- THE PROBLEM
Start at the line containing "hide_parts(replaced)", stop at the line containing "topSize=2.4, topHeight=3.4)", and set down every line in that stretch exactly as written, and nothing else.

- GIVEN DATA

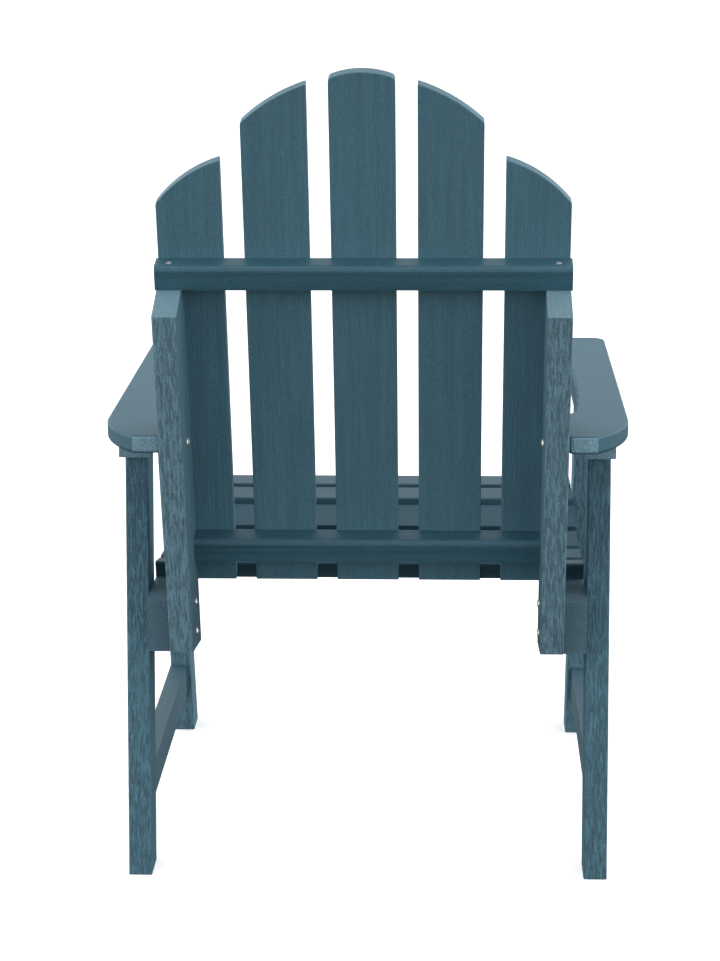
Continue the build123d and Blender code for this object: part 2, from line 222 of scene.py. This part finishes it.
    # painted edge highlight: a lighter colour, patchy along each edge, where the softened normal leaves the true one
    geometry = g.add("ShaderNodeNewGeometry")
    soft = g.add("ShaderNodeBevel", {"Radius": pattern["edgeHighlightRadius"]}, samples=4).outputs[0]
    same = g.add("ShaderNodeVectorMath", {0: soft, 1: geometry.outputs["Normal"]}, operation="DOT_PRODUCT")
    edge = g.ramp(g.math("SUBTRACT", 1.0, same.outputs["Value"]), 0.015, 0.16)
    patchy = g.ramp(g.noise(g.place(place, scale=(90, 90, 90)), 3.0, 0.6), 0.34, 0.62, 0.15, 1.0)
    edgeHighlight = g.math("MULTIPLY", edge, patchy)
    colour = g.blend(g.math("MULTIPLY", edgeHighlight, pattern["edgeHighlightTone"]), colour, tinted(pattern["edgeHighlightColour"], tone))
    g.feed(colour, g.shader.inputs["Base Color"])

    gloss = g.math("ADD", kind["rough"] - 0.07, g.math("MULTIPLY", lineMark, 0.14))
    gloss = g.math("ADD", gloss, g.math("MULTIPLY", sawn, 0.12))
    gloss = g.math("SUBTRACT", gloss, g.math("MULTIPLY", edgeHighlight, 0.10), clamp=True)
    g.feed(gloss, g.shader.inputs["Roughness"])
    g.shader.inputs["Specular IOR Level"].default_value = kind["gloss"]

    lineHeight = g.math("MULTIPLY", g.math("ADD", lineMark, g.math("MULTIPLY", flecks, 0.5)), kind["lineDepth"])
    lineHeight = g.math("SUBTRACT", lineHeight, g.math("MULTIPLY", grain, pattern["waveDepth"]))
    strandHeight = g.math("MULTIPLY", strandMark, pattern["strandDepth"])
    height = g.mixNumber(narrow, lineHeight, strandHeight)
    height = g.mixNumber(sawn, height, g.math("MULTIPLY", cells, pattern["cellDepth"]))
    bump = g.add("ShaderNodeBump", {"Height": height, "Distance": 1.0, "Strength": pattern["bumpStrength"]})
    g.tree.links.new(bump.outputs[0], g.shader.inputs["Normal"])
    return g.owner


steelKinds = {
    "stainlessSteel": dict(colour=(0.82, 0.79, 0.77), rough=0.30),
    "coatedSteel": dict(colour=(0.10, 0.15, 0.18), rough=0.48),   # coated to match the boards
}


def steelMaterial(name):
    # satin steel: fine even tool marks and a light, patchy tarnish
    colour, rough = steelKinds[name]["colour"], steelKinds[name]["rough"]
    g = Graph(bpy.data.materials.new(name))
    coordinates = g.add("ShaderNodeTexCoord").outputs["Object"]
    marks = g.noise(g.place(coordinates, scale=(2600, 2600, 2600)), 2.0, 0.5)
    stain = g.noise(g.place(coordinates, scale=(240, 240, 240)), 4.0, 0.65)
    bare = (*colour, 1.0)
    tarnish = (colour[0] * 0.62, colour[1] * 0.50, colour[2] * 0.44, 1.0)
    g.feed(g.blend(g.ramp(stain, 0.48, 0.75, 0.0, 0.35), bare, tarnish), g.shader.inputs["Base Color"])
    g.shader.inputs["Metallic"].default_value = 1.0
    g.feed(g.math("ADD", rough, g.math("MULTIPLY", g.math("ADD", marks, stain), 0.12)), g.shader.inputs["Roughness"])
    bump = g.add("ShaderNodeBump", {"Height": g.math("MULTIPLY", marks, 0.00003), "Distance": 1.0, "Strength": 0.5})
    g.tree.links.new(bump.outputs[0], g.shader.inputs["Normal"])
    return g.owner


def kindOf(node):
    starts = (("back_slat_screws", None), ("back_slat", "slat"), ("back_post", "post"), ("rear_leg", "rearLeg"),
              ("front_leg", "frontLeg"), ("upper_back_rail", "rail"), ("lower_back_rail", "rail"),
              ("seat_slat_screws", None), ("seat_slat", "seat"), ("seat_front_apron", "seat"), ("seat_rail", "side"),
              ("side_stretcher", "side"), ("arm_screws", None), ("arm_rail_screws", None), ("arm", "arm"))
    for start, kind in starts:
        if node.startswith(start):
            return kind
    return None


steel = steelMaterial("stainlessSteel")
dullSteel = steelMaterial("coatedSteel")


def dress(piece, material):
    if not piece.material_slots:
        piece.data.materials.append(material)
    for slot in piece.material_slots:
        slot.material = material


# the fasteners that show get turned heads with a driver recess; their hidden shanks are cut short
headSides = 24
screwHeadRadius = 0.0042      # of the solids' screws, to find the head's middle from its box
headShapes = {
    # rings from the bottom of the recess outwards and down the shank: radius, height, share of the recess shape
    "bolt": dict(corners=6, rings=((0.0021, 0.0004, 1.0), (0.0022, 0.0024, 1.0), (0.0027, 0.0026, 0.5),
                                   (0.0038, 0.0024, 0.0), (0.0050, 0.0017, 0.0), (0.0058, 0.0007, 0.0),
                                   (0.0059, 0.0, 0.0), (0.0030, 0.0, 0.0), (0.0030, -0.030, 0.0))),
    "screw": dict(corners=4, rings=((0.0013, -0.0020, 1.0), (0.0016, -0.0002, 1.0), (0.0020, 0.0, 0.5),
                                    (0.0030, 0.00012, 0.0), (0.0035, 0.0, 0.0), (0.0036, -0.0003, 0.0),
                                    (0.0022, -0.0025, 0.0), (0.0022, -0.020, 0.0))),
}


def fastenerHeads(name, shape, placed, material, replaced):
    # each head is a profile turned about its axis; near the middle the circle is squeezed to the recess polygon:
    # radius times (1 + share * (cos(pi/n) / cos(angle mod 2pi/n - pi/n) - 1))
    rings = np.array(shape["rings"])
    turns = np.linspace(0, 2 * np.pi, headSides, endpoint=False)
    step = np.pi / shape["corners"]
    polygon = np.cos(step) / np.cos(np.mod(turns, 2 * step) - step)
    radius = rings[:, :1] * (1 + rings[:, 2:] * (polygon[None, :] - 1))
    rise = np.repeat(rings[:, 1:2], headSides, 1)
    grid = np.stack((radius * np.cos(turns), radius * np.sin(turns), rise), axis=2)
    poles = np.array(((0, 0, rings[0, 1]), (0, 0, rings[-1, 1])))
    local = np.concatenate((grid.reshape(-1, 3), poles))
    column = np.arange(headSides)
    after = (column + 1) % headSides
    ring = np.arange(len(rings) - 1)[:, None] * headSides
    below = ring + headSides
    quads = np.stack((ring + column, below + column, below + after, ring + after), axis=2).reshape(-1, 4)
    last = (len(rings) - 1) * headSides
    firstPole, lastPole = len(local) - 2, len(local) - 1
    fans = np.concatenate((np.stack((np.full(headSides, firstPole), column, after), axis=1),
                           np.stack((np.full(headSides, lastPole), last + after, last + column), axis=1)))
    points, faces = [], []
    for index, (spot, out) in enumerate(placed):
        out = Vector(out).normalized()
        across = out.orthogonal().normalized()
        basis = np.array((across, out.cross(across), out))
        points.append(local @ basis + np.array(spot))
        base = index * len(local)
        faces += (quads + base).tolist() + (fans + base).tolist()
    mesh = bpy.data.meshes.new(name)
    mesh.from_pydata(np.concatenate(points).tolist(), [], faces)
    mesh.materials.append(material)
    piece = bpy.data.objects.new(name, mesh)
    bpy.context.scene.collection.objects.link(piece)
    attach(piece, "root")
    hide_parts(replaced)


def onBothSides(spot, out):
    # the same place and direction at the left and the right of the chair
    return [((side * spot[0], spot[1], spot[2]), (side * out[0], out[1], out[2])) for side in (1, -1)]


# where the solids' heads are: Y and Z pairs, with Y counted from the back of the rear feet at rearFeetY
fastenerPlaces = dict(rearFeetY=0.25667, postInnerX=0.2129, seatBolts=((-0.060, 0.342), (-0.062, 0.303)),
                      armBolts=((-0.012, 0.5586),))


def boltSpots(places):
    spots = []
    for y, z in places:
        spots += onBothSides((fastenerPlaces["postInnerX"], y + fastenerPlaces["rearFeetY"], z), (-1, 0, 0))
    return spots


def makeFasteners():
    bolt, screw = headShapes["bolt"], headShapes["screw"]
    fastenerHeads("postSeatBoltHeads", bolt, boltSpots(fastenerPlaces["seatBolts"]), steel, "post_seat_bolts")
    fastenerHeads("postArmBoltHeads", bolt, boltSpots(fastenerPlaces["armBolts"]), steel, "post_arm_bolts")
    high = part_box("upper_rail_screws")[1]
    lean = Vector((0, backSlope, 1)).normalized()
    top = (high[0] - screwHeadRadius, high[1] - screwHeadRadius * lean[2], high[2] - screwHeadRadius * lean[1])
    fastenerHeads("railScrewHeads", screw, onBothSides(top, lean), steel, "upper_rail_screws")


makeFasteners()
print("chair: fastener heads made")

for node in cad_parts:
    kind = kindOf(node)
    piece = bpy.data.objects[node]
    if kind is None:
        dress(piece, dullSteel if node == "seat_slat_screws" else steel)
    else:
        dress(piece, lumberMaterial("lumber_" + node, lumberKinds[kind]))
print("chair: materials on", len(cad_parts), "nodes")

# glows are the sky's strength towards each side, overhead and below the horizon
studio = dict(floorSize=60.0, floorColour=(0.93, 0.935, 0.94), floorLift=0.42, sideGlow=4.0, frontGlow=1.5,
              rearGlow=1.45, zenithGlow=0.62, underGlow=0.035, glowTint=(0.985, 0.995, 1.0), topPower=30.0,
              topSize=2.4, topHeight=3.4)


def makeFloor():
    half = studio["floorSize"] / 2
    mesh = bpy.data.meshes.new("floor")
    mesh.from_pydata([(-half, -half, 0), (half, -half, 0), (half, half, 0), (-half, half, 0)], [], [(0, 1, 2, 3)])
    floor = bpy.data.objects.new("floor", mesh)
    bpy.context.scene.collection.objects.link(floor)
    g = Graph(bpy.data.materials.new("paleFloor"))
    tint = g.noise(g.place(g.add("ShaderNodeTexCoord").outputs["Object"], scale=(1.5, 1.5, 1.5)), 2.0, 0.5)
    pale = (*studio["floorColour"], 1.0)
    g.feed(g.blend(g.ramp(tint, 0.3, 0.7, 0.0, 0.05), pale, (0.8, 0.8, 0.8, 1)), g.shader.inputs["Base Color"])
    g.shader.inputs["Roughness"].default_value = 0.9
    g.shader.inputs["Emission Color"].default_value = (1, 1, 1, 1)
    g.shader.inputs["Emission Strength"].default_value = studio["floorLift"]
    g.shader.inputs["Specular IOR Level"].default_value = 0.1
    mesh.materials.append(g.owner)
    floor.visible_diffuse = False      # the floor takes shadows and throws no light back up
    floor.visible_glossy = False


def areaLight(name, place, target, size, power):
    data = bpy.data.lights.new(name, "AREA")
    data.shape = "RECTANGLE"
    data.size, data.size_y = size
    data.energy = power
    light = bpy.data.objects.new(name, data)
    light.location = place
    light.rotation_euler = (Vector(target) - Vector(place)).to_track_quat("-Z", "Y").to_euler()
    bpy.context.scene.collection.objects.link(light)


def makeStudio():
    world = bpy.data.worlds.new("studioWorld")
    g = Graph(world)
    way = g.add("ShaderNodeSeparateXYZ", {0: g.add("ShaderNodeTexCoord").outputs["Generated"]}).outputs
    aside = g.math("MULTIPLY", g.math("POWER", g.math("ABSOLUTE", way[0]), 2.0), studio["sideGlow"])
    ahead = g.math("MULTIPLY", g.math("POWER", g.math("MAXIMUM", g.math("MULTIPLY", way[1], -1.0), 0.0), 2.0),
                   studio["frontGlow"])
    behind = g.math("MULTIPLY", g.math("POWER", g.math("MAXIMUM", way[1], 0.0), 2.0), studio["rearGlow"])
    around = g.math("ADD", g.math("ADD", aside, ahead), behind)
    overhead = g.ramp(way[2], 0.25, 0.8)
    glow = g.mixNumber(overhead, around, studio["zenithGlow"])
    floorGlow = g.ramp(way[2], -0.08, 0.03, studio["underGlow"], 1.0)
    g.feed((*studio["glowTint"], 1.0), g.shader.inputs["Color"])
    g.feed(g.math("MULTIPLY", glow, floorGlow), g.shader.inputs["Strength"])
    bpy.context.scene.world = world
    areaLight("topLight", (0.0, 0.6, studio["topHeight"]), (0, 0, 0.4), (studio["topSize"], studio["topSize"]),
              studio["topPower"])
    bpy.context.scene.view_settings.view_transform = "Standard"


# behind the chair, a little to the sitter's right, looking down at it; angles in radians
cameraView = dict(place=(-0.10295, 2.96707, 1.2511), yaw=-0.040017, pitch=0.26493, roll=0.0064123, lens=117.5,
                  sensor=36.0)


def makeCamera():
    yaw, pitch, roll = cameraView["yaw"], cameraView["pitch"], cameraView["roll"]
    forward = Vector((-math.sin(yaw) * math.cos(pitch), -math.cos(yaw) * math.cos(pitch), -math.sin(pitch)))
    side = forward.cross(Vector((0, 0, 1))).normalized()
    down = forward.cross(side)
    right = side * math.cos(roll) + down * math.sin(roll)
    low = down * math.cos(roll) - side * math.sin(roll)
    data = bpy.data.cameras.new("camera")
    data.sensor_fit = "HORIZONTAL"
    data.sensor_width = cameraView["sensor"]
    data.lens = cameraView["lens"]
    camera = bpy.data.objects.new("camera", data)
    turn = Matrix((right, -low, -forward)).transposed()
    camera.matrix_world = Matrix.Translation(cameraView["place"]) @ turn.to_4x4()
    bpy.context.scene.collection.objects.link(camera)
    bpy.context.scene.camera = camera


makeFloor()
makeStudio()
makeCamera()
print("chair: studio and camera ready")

- COMPLETE RESPONSE
    hide_parts(replaced)


def onBothSides(spot, out):
    # the same place and direction at the left and the right of the chair
    return [((side * spot[0], spot[1], spot[2]), (side * out[0], out[1], out[2])) for side in (1, -1)]


# where the solids' heads are: Y and Z pairs, with Y counted from the back of the rear feet at rearFeetY
fastenerPlaces = dict(rearFeetY=0.25667, postInnerX=0.2129, seatBolts=((-0.060, 0.342), (-0.062, 0.303)),
                      armBolts=((-0.012, 0.5586),))


def boltSpots(places):
    spots = []
    for y, z in places:
        spots += onBothSides((fastenerPlaces["postInnerX"], y + fastenerPlaces["rearFeetY"], z), (-1, 0, 0))
    return spots


def makeFasteners():
    bolt, screw = headShapes["bolt"], headShapes["screw"]
    fastenerHeads("postSeatBoltHeads", bolt, boltSpots(fastenerPlaces["seatBolts"]), steel, "post_seat_bolts")
    fastenerHeads("postArmBoltHeads", bolt, boltSpots(fastenerPlaces["armBolts"]), steel, "post_arm_bolts")
    high = part_box("upper_rail_screws")[1]
    lean = Vector((0, backSlope, 1)).normalized()
    top = (high[0] - screwHeadRadius, high[1] - screwHeadRadius * lean[2], high[2] - screwHeadRadius * lean[1])
    fastenerHeads("railScrewHeads", screw, onBothSides(top, lean), steel, "upper_rail_screws")


makeFasteners()
print("chair: fastener heads made")

for node in cad_parts:
    kind = kindOf(node)
    piece = bpy.data.objects[node]
    if kind is None:
        dress(piece, dullSteel if node == "seat_slat_screws" else steel)
    else:
        dress(piece, lumberMaterial("lumber_" + node, lumberKinds[kind]))
print("chair: materials on", len(cad_parts), "nodes")

# glows are the sky's strength towards each side, overhead and below the horizon
studio = dict(floorSize=60.0, floorColour=(0.93, 0.935, 0.94), floorLift=0.42, sideGlow=4.0, frontGlow=1.5,
              rearGlow=1.45, zenithGlow=0.62, underGlow=0.035, glowTint=(0.985, 0.995, 1.0), topPower=30.0,
              topSize=2.4, topHeight=3.4)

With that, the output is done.